[Data shown]
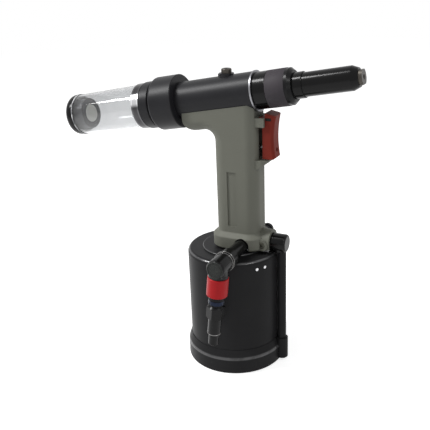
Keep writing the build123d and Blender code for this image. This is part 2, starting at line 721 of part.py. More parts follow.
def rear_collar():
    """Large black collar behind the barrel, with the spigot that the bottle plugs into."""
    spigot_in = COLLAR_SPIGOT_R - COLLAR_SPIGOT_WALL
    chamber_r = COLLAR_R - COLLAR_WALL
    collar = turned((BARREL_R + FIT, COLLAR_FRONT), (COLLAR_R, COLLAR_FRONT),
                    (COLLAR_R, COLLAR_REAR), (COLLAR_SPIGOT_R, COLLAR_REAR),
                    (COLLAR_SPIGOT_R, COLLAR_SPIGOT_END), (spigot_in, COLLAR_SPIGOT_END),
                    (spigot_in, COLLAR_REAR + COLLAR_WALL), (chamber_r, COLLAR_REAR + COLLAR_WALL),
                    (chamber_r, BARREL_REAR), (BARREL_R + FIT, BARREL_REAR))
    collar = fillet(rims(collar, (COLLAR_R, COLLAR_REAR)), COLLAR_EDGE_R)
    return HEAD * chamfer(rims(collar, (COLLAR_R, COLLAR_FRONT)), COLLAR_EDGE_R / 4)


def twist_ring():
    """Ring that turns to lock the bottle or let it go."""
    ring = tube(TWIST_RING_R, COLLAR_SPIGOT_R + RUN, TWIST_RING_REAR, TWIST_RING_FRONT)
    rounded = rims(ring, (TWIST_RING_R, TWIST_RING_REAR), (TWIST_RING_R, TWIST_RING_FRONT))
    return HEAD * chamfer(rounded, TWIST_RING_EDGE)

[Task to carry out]
Quote every line of the data, word for word.

[Task output]
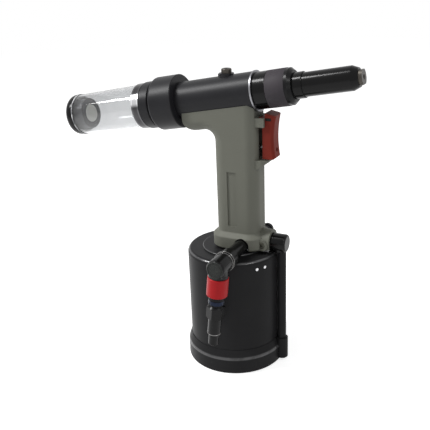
Keep writing the build123d and Blender code for this image. This is part 2, starting at line 721 of part.py. More parts follow.
def rear_collar():
    """Large black collar behind the barrel, with the spigot that the bottle plugs into."""
    spigot_in = COLLAR_SPIGOT_R - COLLAR_SPIGOT_WALL
    chamber_r = COLLAR_R - COLLAR_WALL
    collar = turned((BARREL_R + FIT, COLLAR_FRONT), (COLLAR_R, COLLAR_FRONT),
                    (COLLAR_R, COLLAR_REAR), (COLLAR_SPIGOT_R, COLLAR_REAR),
                    (COLLAR_SPIGOT_R, COLLAR_SPIGOT_END), (spigot_in, COLLAR_SPIGOT_END),
                    (spigot_in, COLLAR_REAR + COLLAR_WALL), (chamber_r, COLLAR_REAR + COLLAR_WALL),
                    (chamber_r, BARREL_REAR), (BARREL_R + FIT, BARREL_REAR))
    collar = fillet(rims(collar, (COLLAR_R, COLLAR_REAR)), COLLAR_EDGE_R)
    return HEAD * chamfer(rims(collar, (COLLAR_R, COLLAR_FRONT)), COLLAR_EDGE_R / 4)


def twist_ring():
    """Ring that turns to lock the bottle or let it go."""
    ring = tube(TWIST_RING_R, COLLAR_SPIGOT_R + RUN, TWIST_RING_REAR, TWIST_RING_FRONT)
    rounded = rims(ring, (TWIST_RING_R, TWIST_RING_REAR), (TWIST_RING_R, TWIST_RING_FRONT))
    return HEAD * chamfer(rounded, TWIST_RING_EDGE)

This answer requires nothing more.